More Accurate Climate Trend Attribution by Using Cointegrating Vector Time Series Models

Adapting to human-induced climate change is becoming an increasingly important aspect of sustainable development. To be able to do this effectively, it is important to know how much human influence has contributed to observed climate trends. Climate detection and attribution (D&A) studies achieve this by estimating scaling factors usually obtained by performing a least squares regression of the observed trending climate variable on the equivalent variable simulated by a climate model. This study proposed instead to estimate scaling factors by using the econometric approach of dynamically modelling the time series as a cointegrating Vector Auto-Regressive (VAR) time series process. It is shown that a 2nd-order cointegrating VAR(2) model is theoretically justified if the observed and simulated variables can be represented as a one-box AR(1) response to a common integrated forcing. The VAR(2) model can be expressed as a Vector Error-Correction Model (VECM) and then fitted to the data to obtain the cointegration relationship, the stationary linear combination of the two variables, from which the scaling factor is then easily obtained.

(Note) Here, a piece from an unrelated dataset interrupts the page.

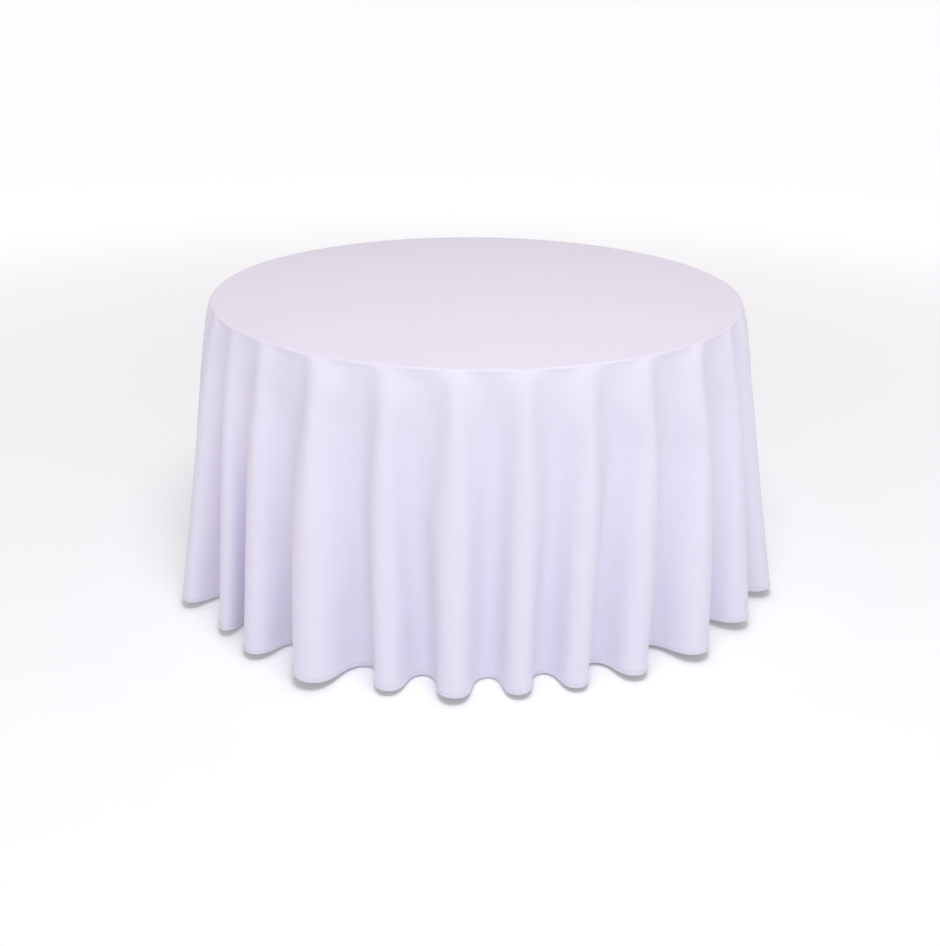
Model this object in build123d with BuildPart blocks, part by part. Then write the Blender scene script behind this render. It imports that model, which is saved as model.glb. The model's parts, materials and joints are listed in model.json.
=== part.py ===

Estimates of the scaling factor from the VAR(2) model are critically compared to those from Ordinary Least Squares (OLS) and Total Least Squares (TLS) for annual Global Mean Surface Temperature (GMST) data simulated by a simple stochastic model of the carbon–climate system and for historical simulations from 16 climate models in the Coupled Model Intercomparison Project 5 (CMIP5) experiment. Results from the toy model simulations show that the slope estimates from OLS are negatively biased, TLS estimates are less biased but have high variance, and the VAR(2) estimates are unbiased and have lower variance and provide the most accurate estimates with smallest mean squared error. Similar behaviour is noted in the CMIP5 data. Hypothesis tests on the VAR(2) fits found strong evidence of a cointegrating relationship with the observations for all the CMIP5 simulations.